I have entirely failed to purchase her trike, as yet. I must do that, I feel bad about it. If we are to take it down to Bradford at Xmas we must do it!


Happy birthday

I've been wondering for weeks what I might write today, and have come characteristically unprepared. A bullet list of everything that has happened? Dates of when all the teeth ripped through those tender gums?

It's the laughter that buckles you, every time. She laughs at the silliest, most ludicrous things. We play tents when I'm feeding her and take my top off. I hold it over both of our heads and we hide inside, laughing with each other like idiots. She holds out bits of her supper for me to eat, and she cries out in short, dreamtime wimpers at night.

I got her a soft beanbag donkey for her birthday, that "heehaws"s when you press its tummy. It is the funniest thing ever.

I don't know where I'd be without her. In a far more tedious, grey place than where I am now.

My darling love. We have done the best we could do in the last year and I think that it was pretty good, as it goes. There are things we have not done with you - you haven't been swimming yet. But you joined a library, you have a friend at the nursery, you can nearly stand up on your own on the big bed, and you can blow a mean rasberry on my arm (leaving a trail of goo behind).
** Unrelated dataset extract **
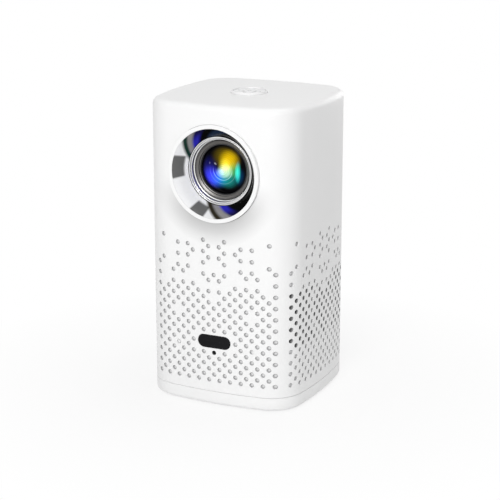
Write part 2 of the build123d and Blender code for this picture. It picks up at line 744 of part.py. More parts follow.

You still eat with vague interest only and throw most of your fingerfood on the floor so we are still worried about that but I have faith in you, if only because you don't see many 5 year olds with their parents trailing behind with bowls of food and a spoon held hopefully out.

You love your books - particularly if they involve cats or crocodiles and you are *still* scared of the Whoozit spiral.

And this time last year, you were one vulnerable, scared little person, with an elongated head and an inability to feed. So you're doing ok, really. Aintcha.

Year Two. Bring It On.


12 months ago

Right now... hmm. Ok, I'd been in full on 5 minutes apart labour since 11pm the night bfore. Right now we are watching Edward Scissorhands (pausing every 5 minutes). The Midwife may or may not have visited and told me that I'm dilated 1 more centimeter than I was at 2am.

It's Nora's birthday tomorrow and it is astounding to me that I started labour effectively at 6pm yesterday.

THAT REALLY WAS INSANE.

I will definitely go on strike if that ever happens again. Not fair. No thanks. Definitely not the done thing.

Remembering going through all that is a salutary lesson to me at the moment re: the importance of different events and/or happenings in one's life. I'm going through some nasty things atm. Won't go in to them on here though.